Les artistes ne manquent pas non plus dans l’univers anarchiste. À Bruxelles, Albert Daenens réunit ses amis artistes autour de la revue anarchisante Haro ! À Anvers l’idée est propagée à travers la revue Ontwaking (Réveil), éditée par l’imprimeur Victor Resseler. Une ancienne chapelle baroque y fait fonction d’espace libre : les expositions d’art contemporain alternent avec des conférences et des lectures.
L’idéal anarchiste a aussi ses répercussions dans le domaine de la pédagogie. Inspirées par l’exemple de L’Escuola Moderna de Francisco Ferrer à Barcelone, plusieurs écoles antiautoritaires sont créées en Belgique. Beaucoup de ces idées pédagogiques sont aujourd’hui intégrées dans notre enseignement. Une figure un peu à part se rencontre en la personne de l’écrivain et mathématicien Henri Roorda van Eysinga. En Suisse il fait la connaissance d’Élisée Reclus et il se manifeste comme un des théoriciens de la pédagogie antiautoritaire. Auprès du grand public, il est surtout connu pour ses essais humoristiques, qu’il publie dans la presse francophone du pays. Malheureusement, l’humour n’a pas sauvé l’homme…qui finit par se suicider.

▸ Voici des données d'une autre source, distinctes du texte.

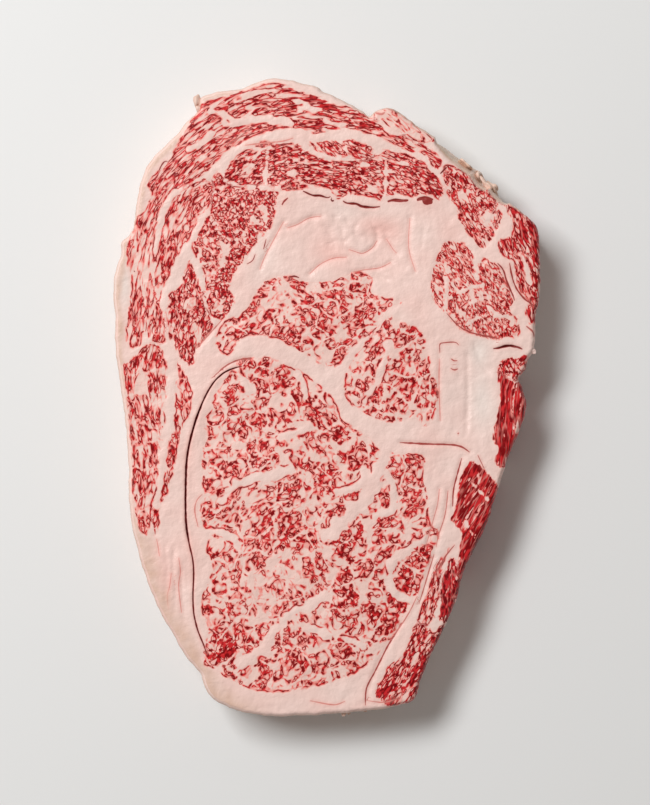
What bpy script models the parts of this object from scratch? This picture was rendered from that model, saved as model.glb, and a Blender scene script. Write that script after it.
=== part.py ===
"""Raw beef rib steak, heavily marbled, as one solid slab of meat.

The steak lies flat: +Z is up, +Y runs along its length towards the shoulder-side rim, and the
origin is on the surface it lies on, under the middle of its bounding box. Every length below is
in millimetres, and the mesh is made in metres.
"""

import math

import bmesh
import bpy
from mathutils import Vector
from mathutils.geometry import delaunay_2d_cdt

MM = 0.001

# Driving sizes
LENGTH = 213.6
WIDTH = 143.4
THICKNESS = 22.0

# The cut's silhouette from above, clockwise from the corner at the upper left
OUTLINE = [
    (-42.6, 100.2), (-39, 101.8), (-34, 102.8), (-29, 103.3), (-24.5, 105.1), (-20, 106.8),
    (-14, 106.4), (-7, 105.1), (-3, 103.9), (-1.3, 102.2), (2, 100.8), (8, 98.1), (12, 95.8),
    (13.9, 94.2), (16, 95.8), (20.3, 97), (25, 95), (30, 91.1), (36, 87.3), (43, 82.8),
    (48, 79.4), (50.8, 77.3), (53, 73.8), (56.2, 72.2), (57.6, 69.8), (60, 66.2), (65, 62.2),
    (69.6, 58.2), (70.9, 54.5), (71.2, 47), (71.5, 39), (71, 32), (69.9, 27), (69.7, 19),
    (69, 15.4), (67.2, 12.5), (66.6, 9.5), (64, 6.5), (65.2, 3.5), (66.5, -1), (66.4, -5),
    (64.2, -11.5), (61, -19), (58.4, -27), (55.8, -35), (53.4, -42), (49.8, -50), (46.6, -56),
    (44.6, -62), (43, -68.5), (39.4, -76.5), (34.8, -86), (31.2, -95), (29, -101.2),
    (24.5, -102.8), (17, -104.5), (7, -105.6), (-8, -106.6), (-19, -106.7), (-27, -105.6),
    (-35, -103), (-39.4, -100.2), (-41.6, -96), (-43.2, -91.8), (-47.5, -86.8), (-53, -77.5),
    (-58, -67.5), (-61.5, -58), (-64.3, -48.5), (-66, -40), (-66.6, -30), (-67, -17),
    (-68.4, -3), (-70.3, 9), (-71.2, 20), (-71.2, 29), (-71.9, 35), (-71.2, 41.5),
    (-69.2, 48), (-68.9, 52), (-66, 55.2), (-64.8, 58.5), (-64, 66), (-62.6, 72),
    (-59.8, 78.4), (-54.5, 84.4), (-50.3, 88.4), (-47.5, 92), (-44.3, 95), (-43, 97.5),
]
OUTLINE_STEPS = 132

# The cut edge: (share of the thickness, how far it lies inside the silhouette)
WALL = [(0.0, 1.3), (0.06, 0.35), (0.25, 0.0), (0.6, 0.0), (0.88, 0.25), (0.97, 0.9)]
RIM_INSET = 1.9

# Along the upper right edge the outer fat slopes out below the cut face
SKIRT_CENTRE = (49.5, 77.0)
SKIRT_REACH = 15.5
SKIRT_WIDTH = 3.6
SKIRT_FOOT = 0.35

# Swellings and hollows of the cut face: centre, half-widths along X and Y, height
SWELLINGS = [
    ((-8, -45), (30, 46), 0.9),
    ((0, 26), (30, 12), 0.4),
    ((-38, 60), (14, 26), 0.3),
    ((50, 36), (12, 14), 0.5),
    ((8, 53), (24, 11), -0.8),
    ((46, 2), (10, 14), -0.9),
]
FACE_STEP = 6.5
FACE_EDGE = 3.2
FADE = 9.0

# The open seam between the eye of the rib and the outer fat
SEAM = [
    (-32, 9.4), (-35.5, 7.6), (-38.4, 4.4), (-40.6, 0.4), (-42.8, -4.6), (-44.8, -10.6),
    (-46.4, -17.6), (-47.2, -25), (-47.4, -33), (-47.2, -41),
]
SEAM_WIDTH = 0.8
SEAM_DEPTH = 3.5
SEAM_STEPS = 4


def catmull_rom(points, steps, closed=True):
    """A smooth curve through the points, with this many steps between each two."""
    count = len(points)
    curve = []
    for i in range(count if closed else count - 1):
        ends = [i - 1, i, i + 1, i + 2]
        if closed:
            a, b, c, d = (Vector(points[k % count]) for k in ends)
        else:
            a, b, c, d = (Vector(points[min(max(k, 0), count - 1)]) for k in ends)
        for k in range(steps):
            t = k / steps
            curve.append(
                0.5 * (2 * b + (c - a) * t + (2 * a - 5 * b + 4 * c - d) * t**2
                       + (3 * b - a - 3 * c + d) * t**3)
            )
    if not closed:
        curve.append(Vector(points[-1]))
    return curve


def evenly(curve, count):
    """A closed curve as this many points, the same distance apart."""
    ends = curve[1:] + curve[:1]
    lengths = [(b - a).length for a, b in zip(curve, ends)]
    step = sum(lengths) / count
    points = []
    along = 0.0
    for a, b, length in zip(curve, ends, lengths):
        while len(points) < count and len(points) * step <= along + length:
            points.append(a.lerp(b, (len(points) * step - along) / length))
        along += length
    return points


def outward(points):
    """The unit normal at each point of a closed outline that runs anticlockwise."""
    normals = []
    for i in range(len(points)):
        along = points[(i + 1) % len(points)] - points[i - 1]
        normals.append(Vector((along.y, -along.x)).normalized())
    return normals


def silhouette():
    """The outline, anticlockwise, centred on the origin and at the driving length and width."""
    points = evenly(catmull_rom(OUTLINE[::-1], 6), OUTLINE_STEPS)
    low = Vector((min(p.x for p in points), min(p.y for p in points)))
    high = Vector((max(p.x for p in points), max(p.y for p in points)))
    middle = (low + high) / 2
    size = high - low
    return [
        Vector(((p.x - middle.x) * WIDTH / size.x, (p.y - middle.y) * LENGTH / size.y))
        for p in points
    ]


def skirt(point, share):
    """How far the upper right edge lies inside the silhouette at this share of the thickness."""
    near = 1 - ((point - Vector(SKIRT_CENTRE)).length / SKIRT_REACH) ** 2
    rise = (share - SKIRT_FOOT) / (1 - SKIRT_FOOT)
    return SKIRT_WIDTH * max(near, 0) ** 0.5 * max(rise, 0)


def ring(points, normals, share, inset):
    """The outline at one height of the cut edge."""
    return [p - n * (inset + skirt(p, share)) for p, n in zip(points, normals)]


def swelling(point):
    """How far the cut face stands above the thickness, from its swellings and hollows."""
    height = 0.0
    for centre, half, rise in SWELLINGS:
        across = (point.x - centre[0]) / half[0]
        along = (point.y - centre[1]) / half[1]
        height += rise * math.exp(-(across**2 + along**2))
    return height


def distance_inside(point, outline):
    """How far a point lies inside a closed outline, or a negative distance outside it."""
    inside = False
    nearest = math.inf
    for a, b in zip(outline, outline[1:] + outline[:1]):
        along = b - a
        share = min(max((point - a).dot(along) / along.length_squared, 0), 1)
        nearest = min(nearest, (point - a - along * share).length)
        if (a.y > point.y) != (b.y > point.y):
            inside ^= point.x < a.x + along.x * (point.y - a.y) / along.y
    return nearest if inside else -nearest


def face_points(rim):
    """Points over the cut face, on a triangular grid that keeps clear of its rim."""
    points = []
    row = 0
    y = -LENGTH / 2
    while y < LENGTH / 2:
        x = -WIDTH / 2 + FACE_STEP / 2 * (row % 2)
        while x < WIDTH / 2:
            point = Vector((x, y))
            if distance_inside(point, rim) > FACE_EDGE:
                points.append(point)
            x += FACE_STEP
        y += FACE_STEP * math.sqrt(3) / 2
        row += 1
    return points


def make_slab(outline, normals):
    """The slab: its cut edge as rings, a flat underside and a gently swelling cut face."""
    bm = bmesh.new()
    rings = []
    for share, inset in WALL:
        points = ring(outline, normals, share, inset)
        rings.append([bm.verts.new((p.x * MM, p.y * MM, share * THICKNESS * MM)) for p in points])
    count = len(outline)
    for lower, upper in zip(rings, rings[1:]):
        for i in range(count):
            k = (i + 1) % count
            bm.faces.new((lower[i], lower[k], upper[k], upper[i]))
    bm.faces.new(rings[0][::-1])

    rim = ring(outline, normals, 1.0, RIM_INSET)
    places = rim + face_points(rim)
    flat, _, triangles, origins, _, _ = delaunay_2d_cdt(places, [], [list(range(count))], 1, 1e-5)
    face = []
    for point, origin in zip(flat, origins):
        depth = 0.0 if origin[0] < count else distance_inside(point, rim)
        height = THICKNESS + swelling(point) * min(depth / FADE, 1)
        face.append(bm.verts.new((point.x * MM, point.y * MM, height * MM)))
    top = {origin[0]: vert for origin, vert in zip(origins, face)}
    for triangle in triangles:
        bm.faces.new([face[i] for i in triangle])
    for i in range(count):
        k = (i + 1) % count
        bm.faces.new((rings[-1][i], rings[-1][k], top[k], top[i]))
    return finished(bm, "steak")


def make_seam_cutter():
    """A thin upright blade along the seam, pointed at both ends."""
    line = catmull_rom(SEAM, SEAM_STEPS, closed=False)
    low = (THICKNESS - SEAM_DEPTH) * MM
    high = (THICKNESS + SEAM_DEPTH) * MM
    sides = {-1: [], 1: []}
    for i, point in enumerate(line):
        along = line[min(i + 1, len(line) - 1)] - line[max(i - 1, 0)]
        across = Vector((along.y, -along.x)).normalized()
        half = SEAM_WIDTH / 2 * math.sin(math.pi * (i + 0.6) / (len(line) + 0.2)) ** 0.5
        for side in sides:
            sides[side].append(point + across * half * side)
    loop = sides[1] + sides[-1][::-1]
    bm = bmesh.new()
    floor = [bm.verts.new((p.x * MM, p.y * MM, low)) for p in loop]
    made = bmesh.ops.extrude_face_region(bm, geom=[bm.faces.new(floor)])
    raised = [v for v in made["geom"] if isinstance(v, bmesh.types.BMVert)]
    bmesh.ops.translate(bm, vec=(0, 0, high - low), verts=raised)
    cutter = finished(bm, "seam_cutter")
    cutter.hide_render = True
    cutter.display_type = "WIRE"
    return cutter


def finished(bm, name):
    """A bmesh as a smooth-shaded object in the scene, with its faces pointing out."""
    bmesh.ops.recalc_face_normals(bm, faces=bm.faces)
    mesh = bpy.data.meshes.new(name)
    bm.to_mesh(mesh)
    bm.free()
    mesh.shade_smooth()
    made = bpy.data.objects.new(name, mesh)
    bpy.context.scene.collection.objects.link(made)
    return made


def meat_material():
    """Moist marbled beef: between the crimson of the lean and the pale pink of the fat."""
    meat = bpy.data.materials.new("marbled_beef")
    meat.use_nodes = True
    shader = meat.node_tree.nodes["Principled BSDF"]
    shader.inputs["Base Color"].default_value = (0.69, 0.30, 0.26, 1)
    shader.inputs["Roughness"].default_value = 0.45
    shader.inputs["Metallic"].default_value = 0.0
    return meat


def main():
    for obj in list(bpy.data.objects):
        bpy.data.objects.remove(obj)
    outline = silhouette()
    steak = make_slab(outline, outward(outline))
    steak.data.materials.append(meat_material())
    cut = steak.modifiers.new("seam", "BOOLEAN")
    cut.operation = "DIFFERENCE"
    cut.solver = "EXACT"
    cut.object = make_seam_cutter()


main()
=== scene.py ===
import math

import bmesh
import bpy
import numpy as np
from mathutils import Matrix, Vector, noise
from mathutils.geometry import delaunay_2d_cdt


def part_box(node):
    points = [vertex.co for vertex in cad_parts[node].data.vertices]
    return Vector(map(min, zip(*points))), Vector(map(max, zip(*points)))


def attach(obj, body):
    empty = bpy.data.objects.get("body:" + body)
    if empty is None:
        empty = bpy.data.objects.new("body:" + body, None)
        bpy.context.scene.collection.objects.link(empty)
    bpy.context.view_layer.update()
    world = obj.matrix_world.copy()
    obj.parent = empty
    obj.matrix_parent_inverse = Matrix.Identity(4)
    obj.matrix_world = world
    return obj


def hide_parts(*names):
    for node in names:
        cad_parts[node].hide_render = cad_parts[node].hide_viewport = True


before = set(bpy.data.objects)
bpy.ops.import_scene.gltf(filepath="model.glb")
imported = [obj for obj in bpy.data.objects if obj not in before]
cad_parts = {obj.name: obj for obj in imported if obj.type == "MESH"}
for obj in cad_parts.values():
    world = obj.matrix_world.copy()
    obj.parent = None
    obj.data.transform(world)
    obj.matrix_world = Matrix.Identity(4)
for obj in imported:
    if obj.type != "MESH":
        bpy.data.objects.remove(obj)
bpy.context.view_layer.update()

# ------------
# The slice. A boneless rib steak cut straight across the back, so its outline is that of the
# rib roll: a broad cap end, long outer fat down the left and a blunt trimmed end. Lengths are
# in millimetres from the middle of the slice, with the shoulder-side cap towards +Y.

OUTLINE = [
    (-42.6, 100.2), (-39, 101.8), (-34, 102.8), (-29, 103.3), (-24.5, 105.1), (-20, 106.8),
    (-14, 106.4), (-7, 105.1), (-3, 103.9), (-1.3, 102.2), (2, 100.8), (8, 98.1), (12, 95.8),
    (13.9, 94.2), (16, 95.8), (20.3, 97), (25, 95), (30, 91.1), (36, 87.3), (43, 82.8), (48, 79.4),
    (50.8, 77.3), (53, 73.8), (56.2, 72.2), (57.6, 69.8), (60, 66.2), (65, 62.2), (69.6, 58.2),
    (70.9, 54.5), (71.2, 47), (71.5, 39), (71, 32), (69.9, 27), (69.7, 19), (69, 15.4),
    (67.2, 12.5), (66.6, 9.5), (64, 6.5), (65.2, 3.5), (66.5, -1), (66.4, -5), (64.2, -11.5),
    (61, -19), (58.4, -27), (55.8, -35), (53.4, -42), (49.8, -50), (46.6, -56), (44.6, -62),
    (43, -68.5), (39.4, -76.5), (34.8, -86), (31.2, -95), (29, -101.2), (24.5, -102.8),
    (17, -104.5), (7, -105.6), (-8, -106.6), (-19, -106.7), (-27, -105.6), (-35, -103),
    (-39.4, -100.2), (-41.6, -96), (-43.2, -91.8), (-47.5, -86.8), (-53, -77.5), (-58, -67.5),
    (-61.5, -58), (-64.3, -48.5), (-66, -40), (-66.6, -30), (-67, -17), (-68.4, -3), (-70.3, 9),
    (-71.2, 20), (-71.2, 29), (-71.9, 35), (-71.2, 41.5), (-69.2, 48), (-68.9, 52), (-66, 55.2),
    (-64.8, 58.5), (-64, 66), (-62.6, 72), (-59.8, 78.4), (-54.5, 84.4), (-50.3, 88.4), (-47.5, 92),
    (-44.3, 95), (-43, 97.5),
]


def curve(points, step, closed=False):
    """A smooth curve through given points, as points that lie about step apart."""
    points = np.array(points, float)
    if closed:
        points = np.vstack([points[-1:], points, points[:2]])
    else:
        points = np.vstack([2 * points[0] - points[1], points, 2 * points[-1] - points[-2]])
    a, b, c, d = points[:-3], points[1:-2], points[2:-1], points[3:]
    t = np.linspace(0, 1, 12, endpoint=False)[:, None, None]
    fine = 0.5 * (2 * b + (c - a) * t + (2 * a - 5 * b + 4 * c - d) * t**2
                  + (3 * b - a - 3 * c + d) * t**3)
    fine = np.vstack([fine.transpose(1, 0, 2).reshape(-1, 2), c[-1:]])
    along = np.concatenate([[0], np.cumsum(np.linalg.norm(np.diff(fine, axis=0), axis=1))])
    at = np.linspace(0, along[-1], max(int(along[-1] / step), 2) + 1)
    fine = np.stack([np.interp(at, along, fine[:, 0]), np.interp(at, along, fine[:, 1])], axis=1)
    return fine[:-1] if closed else fine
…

Dans ce livre, Eric Min retrace donc avec précision le parcours d’une série de personnages et la façon dont ils ont vécu l’idée anarchiste. Il a littéralement suivi leurs cheminements, non seulement en Belgique, mais aussi en France, en Italie et en Suisse. On voit que l’auteur a été enthousiasmé par son sujet, mais qu’il a en même temps réussi à conserver une certaine distance critique. Il a également consulté une littérature abondante et a retrouvé des archives parfois inédites. Même pour les spécialistes du sujet, il y a donc des choses à découvrir. En conclusion, Zwart licht d’Eric Min est un livre remarquable, magistral dans sa synthèse, écrit avec panache et finesse.
Sur Eric Min, Zwart licht. Anarchisten in België rond 1900, Kalmthout, Pelckmans, 2023, 366 p.